For more information, see the MFSO web site.  


Sunday, April 15, 2018

Congratulations to the Milwaukee Festival Brass

The Milwaukee Festival Brass competed in the North American Brass Band Association Championships recently.  While they were not able to defend their title as champions of the Third Section, they did score well. 

And congratulations to Al Floeter of MFB who placed first in the Senior Low Brass Melody competition.  Also congratulations go out to MFB members David Grace and Darrel Stachelski for placing first and third respectively in the Senior High Brass Technical competition. 

And don't forget the upcoming MFB concert, Festival City Postcards, Sunday May 20 at 3 PM at the Pius XI High School Arts Center.  See the MFB web site for more information.

Sunday, April 8, 2018

Concert Preview - Menomonee Falls Symphony

The Menomonee Falls Symphony will present The British...Just Smashing, on Saturday evening April 14.  The concert begins at 7:30 in the Fine Arts Center at Sussex Hamilton High School.

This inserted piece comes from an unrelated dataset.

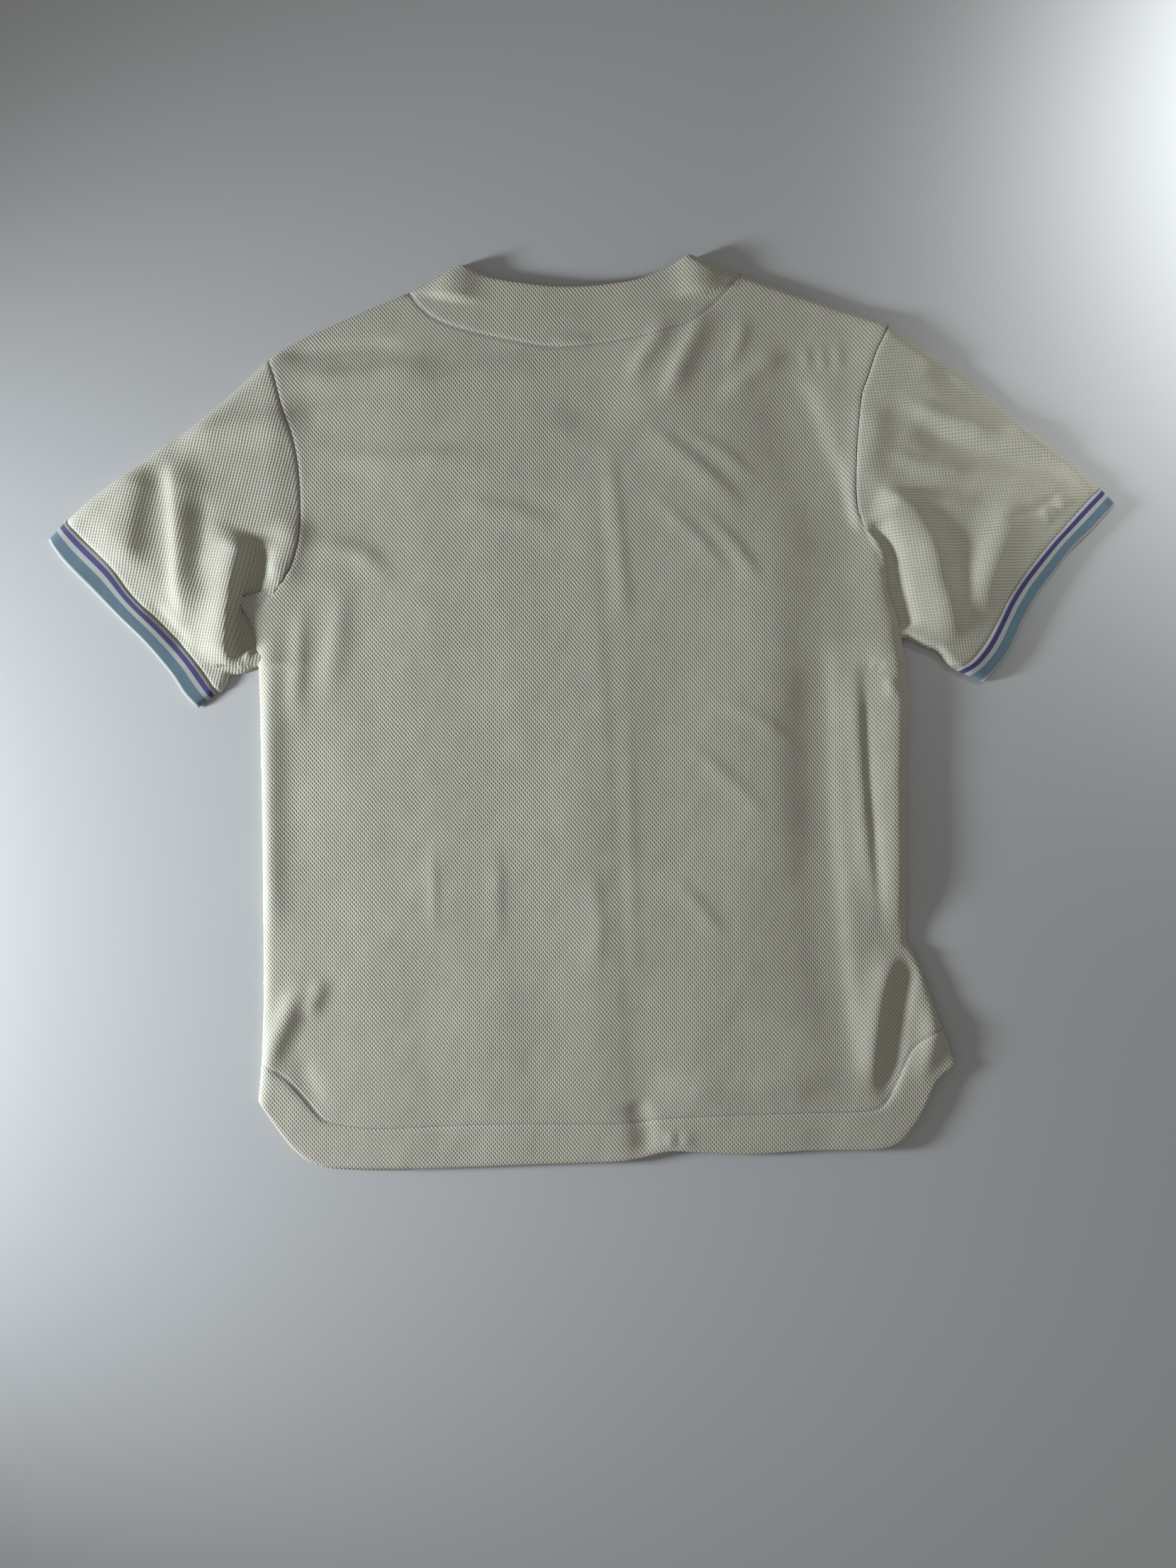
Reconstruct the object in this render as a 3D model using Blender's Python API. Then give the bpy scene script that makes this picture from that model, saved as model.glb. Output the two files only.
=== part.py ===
"""Short-sleeved sports jersey, laid flat on its front with the back upwards.

Lengths in the tables are millimetres. +X runs across the body, +Y from the hem to the neck, +Z up.
The front panels lie flat on the surface. The back and the upper sleeve layers lie over them and
carry the folds. Every edge that the cloth is folded at rolls down to the layer below.
"""
from collections import namedtuple

import bmesh
import bpy
import numpy as np

MM = 0.001

# Cloth
wall = 1.4
cuffWall = 1.6
facingWall = 1.0
seamGap = 0.3
armholeGap = 0.45
hemThickening = 0.6
hemDepth = 35.0
hemStepReach = 8.0

# Facing inside the back of the neck
facingGap = 1.1
facingSettle = 7.0
facingEndInset = 0.065
facingNeckInset = 2.0
facingColumns = 22

# How far the upper layer stands off the lower one
bodyLoft = 3.0
sleeveLoft = 6.0
cuffLoft = 2.0
foldRadius = 9.0
layerRest = wall + seamGap

# Where the loft changes from the body's to the sleeves' and the cuffs'
bodyLoftLeft = -262.0
bodyLoftRight = 250.0
bodyLoftBlend = 34.0
underarmLevel = 40.0
cuffLoftReach = 6.0
cuffLoftBlend = 40.0

# How far the back is lifted over what lies below it
placketLiftMargin = 4.0
placketLiftBlend = 12.0
neckVeeFade = 30.0
facingLiftMargin = 12.0
facingLiftBlend = 16.0

# Front closure, hidden below the back
placketWidth = 32.0
placketStepStart = 33.5
placketStepEnd = 39.5
placketColumns = (0.0, 11.0, 22.0, placketStepStart, placketStepEnd)
placketCrowding = 2.0
frontHemDrop = 2.2
neckVeeX = -3.0
neckVeeY = 185.0
neckBowAcross = 0.62
neckBowUp = 0.48
hemCentreX = 27.0
hemCentreY = -385.0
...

Featured on the program is the Vaughn Williams Symphony number 5 in D.  Many of the musical themes in the Fifth Symphony stem from Vaughan Williams' then-unfinished operatic work, The Pilgrim's Progress. This opera, or "morality" as Vaughan Williams preferred to call it, had been in gestation for decades, and the composer had temporarily abandoned it at the time the symphony was conceived. Despite its origins, the symphony is without programmatic context, and is in the form of an extended development of musical themes taken from the morality rather than an attempt to cast it directly into symphonic form.

Also featured is pianist Elena Abend performing the Mozart Piano Concerto #24.  Ms. Abend currently serves on the piano and chamber music faculty at the University of Wisconsin- Milwaukee and the Lakeside Chamber Music Workshop.


For more information or to order tickets, see the MFSO web site.

Sunday, April 1, 2018

Good Luck to MFB

Let's wish good luck to the Milwaukee Festival Brass as they defend their Championship at the North American Brass Band Association Championships in Fort Wayne, Indiana this weekend. 

I will publish the (hopefully) great results as soon as they are posted.